A key part of the game is also to allow the character to do things that are fulfilling in reality. “It’s a wider set of choices,” Belka explains, “like, ‘Should I have a roommate, go backpacking or get a job?’” Berman notes that most people are interested in things that are meaningful beyond their financial value. “The act of being financially responsible is about tradeoffs,” Berman says.
Technology, data and behavioral economics can also be useful for reaching plan sponsors, and Fidelity is working on leveraging data to bring better peer comparison capabilities to this constituency, Berman says. Much as peer comparisons can work for plan participants to motivate better behavior, plan sponsors can also be sparked to meet their objectives.

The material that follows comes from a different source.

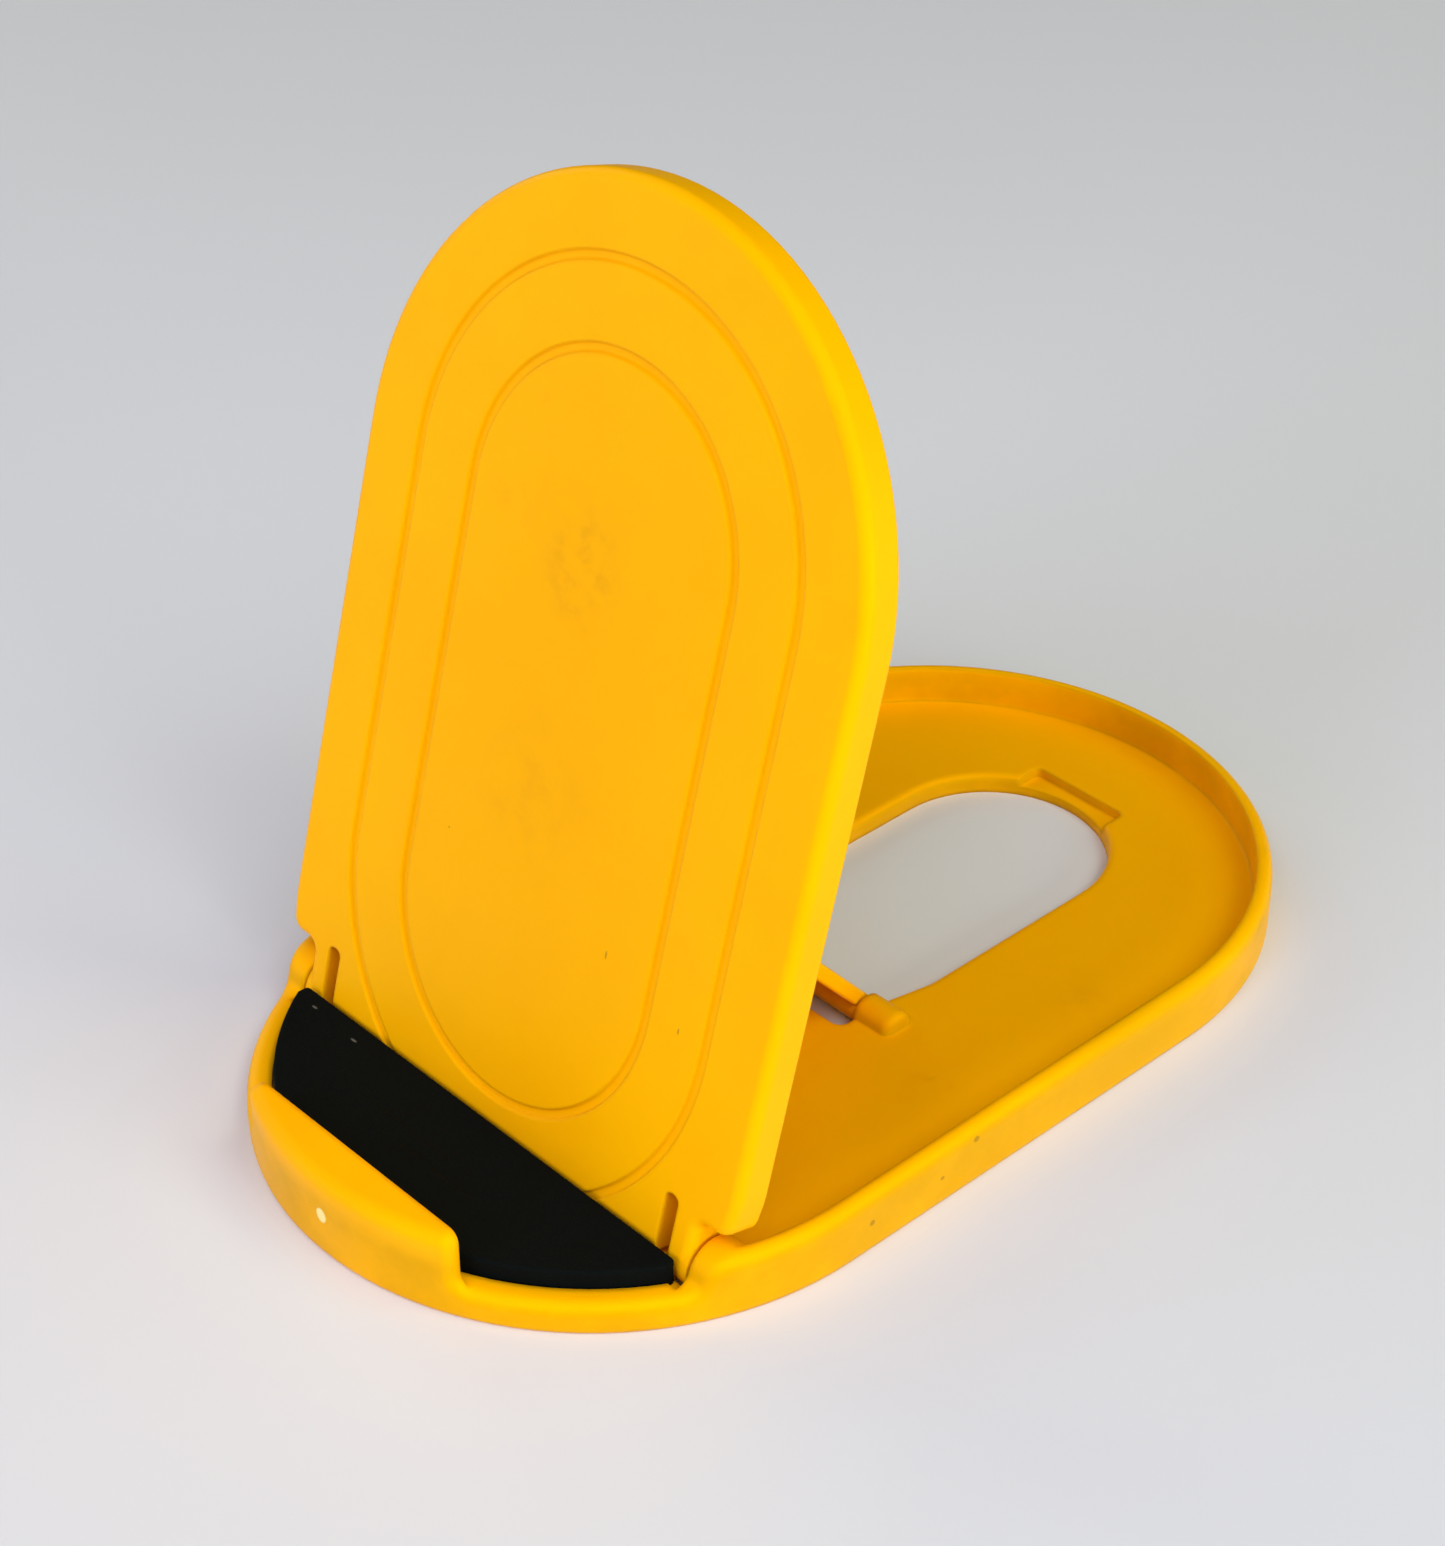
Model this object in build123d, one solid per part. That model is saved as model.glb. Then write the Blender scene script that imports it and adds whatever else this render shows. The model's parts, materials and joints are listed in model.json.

“You can look at how your plan is doing and benchmark against companies similar in size,” he says. Predictive modeling can shine a light on participant performance, and it can also show institutional clients the impact of changing a default by 1%. “What’s the outcome,” Berman asks. “What does it look like against other companies of similar size or industry?"
The deeper neurological explanation, Cormier says, is that most people find the best and most engaging stories are the ones about themselves. The technology in game-playing does not rewire people, he says, but it allows us to use the wiring that is there, helping us to connect more emotionally to what we are doing, which is useful in abstract financial situations, where people may in fact find they are emotionally disconnected from a portfolio.
“Technology can help us do things like help us relate to our future selves,” Cormier notes. People can see the potential consequences of decisions that in real life would be a slow-motion movie that plays out over 40 years. “With technology, you can see it in a matter of nanoseconds,” he says.